The relationship between a fabrication shop and its primary stone supplier is a critical business asset that benefits from deliberate cultivation. A supplier relationship built on mutual respect, prompt payment, and clear communication of upcoming project needs gives you preferential access to premium incoming slabs before they reach the general sales floor, an informed resource for questions about exotic materials you haven't worked with before, and flexibility for urgent material requests when project schedules compress. Visiting the supplier regularly to review new incoming inventory, paying invoices promptly, and communicating your volume forecasts for upcoming months all contribute to a supplier relationship that provides ongoing business value.
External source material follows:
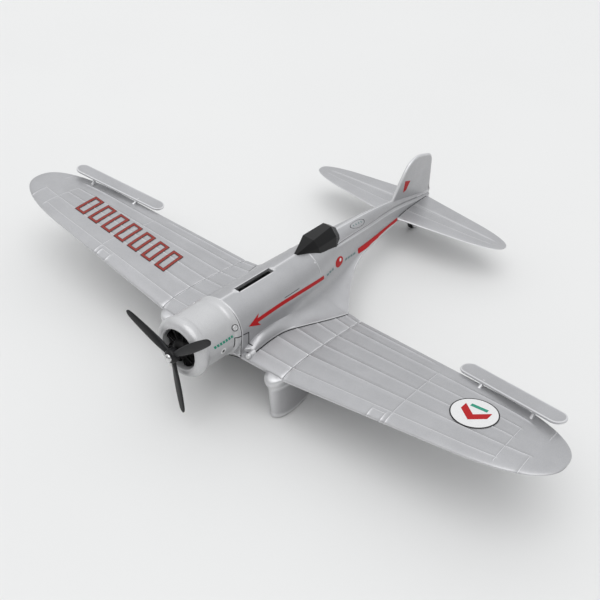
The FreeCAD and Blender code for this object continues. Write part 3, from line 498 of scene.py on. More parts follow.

The best stone yards allocate their most sought-after material to the customers they know they can count on.

Investing in proper tooling for each operation pays consistent dividends that go far beyond the purchase price. A quality diamond blade that makes clean, chip-free cuts through granite reduces the edge grinding and polishing time required to correct blade-induced chipping. Properly selected polishing pads matched to the specific stone type and maintained in good condition produce consistent finish quality with fewer repolishing callbacks. When evaluated across a full year of project volume rather than against a single job cost, premium tooling choices routinely deliver lower total cost per square foot than cheaper alternatives that wear faster, require more frequent replacement, and produce more rework-generating defects. Build your tooling selection around the performance requirements of the stones you regularly process rather than on initial purchase price alone.